Every downward spiral has a point where it becomes a vertical free-fall. This was that point. Realising I now had no saw that would work, and not owning a setting tool I realised that with nothing left to loose, it was MacGyver time!

Getting out my centre punch, I started the task of running down each side of the saw plate, and punching every second tooth. To be hones I really had no idea if I was salvaging my saw at this point, or just making noise for no purpose.

Once that was done, running my fingers down the side of the saw suggested that I had indeed introduced some set back into the teeth. Highly inconsistent no doubt, but there was some set.
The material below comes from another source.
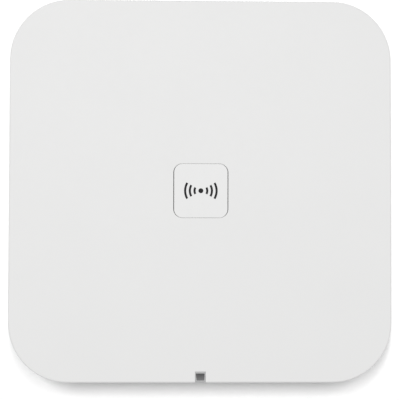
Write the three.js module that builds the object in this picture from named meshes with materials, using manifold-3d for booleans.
// Ceiling access point: a square radio housing that hooks onto a steel bracket screwed to the building.
// Millimetres. The pieces are drawn face on: x to the right, y up, z from the ceiling or wall to the viewer.
// The exported group turns that view upright, so that the front faces -Y and +Z is the top edge.
import * as THREE from "three";
import Module from "manifold-3d";
import { mergeVertices } from "three/addons/utils/BufferGeometryUtils.js";

const wasm = await Module();
wasm.setup();

// ---------------------------------------------------------------- driving dimensions
const side = 180; // the square front, edge to edge
const cornerRadius = 28;
const frontFace = 36; // from the mounting plane to the front
const edgeFillet = 0.8;
const coverWall = 2.2;
const coverRim = 19.4; // back edge of the front cover
const shadowGap = 0.6; // parting line between cover and housing
const housingBack = 2.2; // clear of the bracket plate
const housingWall = 2;
const housingTaper = 14; // how far the back is drawn in from the front outline
const lipHeight = 2.6; // of the housing's lip inside the cover
const clearance = 0.3; // between pieces that touch
const slideTravel = 8; // the device lifts this far off the bracket hooks

const badgeSide = 25.6;
const badgeRadius = 4;
const badgeGroove = 0.25;
const badgeThickness = 1.1;
const padThickness = 0.3; // the adhesive foam behind the badge

const notchWidth = 5; // the indicator window in the bottom edge
const notchHeight = 5.2;
const notchDepth = 7.6;

const bracketSide = 110;
const sheet = 1.5; // steel thickness
const portCutWidth = 74;
const portCutTop = -27;

const bay = { left: -38, right: 38, bottom: -66, top: -30, front: 18, wall: 1.3 }; // open to the back
const boardBack = 19.6;
const boardThickness = 1.6;
const boardFront = boardBack + boardThickness;
const boardHalf = { x: 55, y: 62 };
const boardGap = 0.3; // solder height under each part

const caseScrewAt = 62; // from the centre, both ways
const caseScrew = { radius: 1.45, headRadius: 2.8, headHeight: 2.2, seat: 14.8, point: 28 };
const insertRadius = 2.3;
const insertBack = 22;
const boardScrewAt = { x: 50, y: 57.5 };
const boardScrew = { radius: 1.2, headRadius: 2.4, headHeight: 1.7, seat: boardFront + 0.2, point: 12 };
const hookAt = { x: 47, upper: 30, lower: -44 }; // middle and lower edge of each bracket hook
const hook = { width: 8, stem: 2, lip: 7, window: 7.5 };

const jack = { width: 16, height: 13.2, length: 21.2, back: 4.5, mouth: -29.6 };
const coaxJack = { x: 14, width: 9, length: 14, back: 6.4, front: 17.7, barrel: 11.6, barrelRadius: 3.1 };
const lanJackAt = [-24, -5];
const resetAt = { x: 27, z: 12.5 };
const resetTravel = 0.5;
const resetRadius = 1.4;

const half = side / 2;
const coverInside = half - coverWall;
const coverCeiling = frontFace - coverWall;
const housingRim = coverRim - shadowGap;
const housingHalf = half - shadowGap;
const housingFloor = housingBack + housingWall;

const signs = [-1, 1];
const corners = [[-1, 1], [1, 1], [-1, -1], [1, -1]];

// ---------------------------------------------------------------- finishes
const paint = (color, roughness, metalness = 0) =>
  new THREE.MeshStandardMaterial({ color, roughness, metalness });
const white = paint(0xe6e6e5, 0.5);
const lightGrey = paint(0xd9dad9, 0.55);
const smoke = paint(0x5c5e60, 0.2);
const foam = paint(0x2a2a2a, 0.9);
const steel = paint(0xb9bcbd, 0.38, 1);
const zinc = paint(0xa8abac, 0.35, 1);
const brass = paint(0xc9a24a, 0.35, 1);
const tin = paint(0xc8cacb, 0.3, 1);
const aluminium = paint(0xb4b6b8, 0.4, 1);
const board = paint(0x1d5a35, 0.45);
const black = paint(0x17181a, 0.5);
const darkGrey = paint(0x3a3c3f, 0.6);
const paper = paint(0xf0f0ee, 0.7);
const rubberGrey = paint(0x8f9aa3, 0.8);
const copper = paint(0xb8734a, 0.35, 1);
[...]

Back to the test piece.

To say I was astonished at the result would be under selling my reaction. This thing cut very nicely as long as I stayed within the front 60% of the blade. There was a horrid tooth that was projecting way out. Trying to knock it back into place simply snapped it off, but at least I can now use the whole length again. Now I should point out that I consider this a monumental fluke and “phew” moment. There was no skill involved, just blind luck. And I only have a temporary solution. I suspect this is a temporary state of my saw’s terminal lucidity. I doubt it will work well for very long.

Test cuts in spotted gum

There is however good to come out of this. I now have a saw that is in dire need of work, so plan to cut off the hardened teeth, and follow the process of filing in new teeth from scratch as a learning process (unless someone tells me that’s a dumb idea). If that goes reasonably well, I’ll progress on to making my own saw from scratch. So my emotional state went from anticipation to devastation to find a resting place at excitement.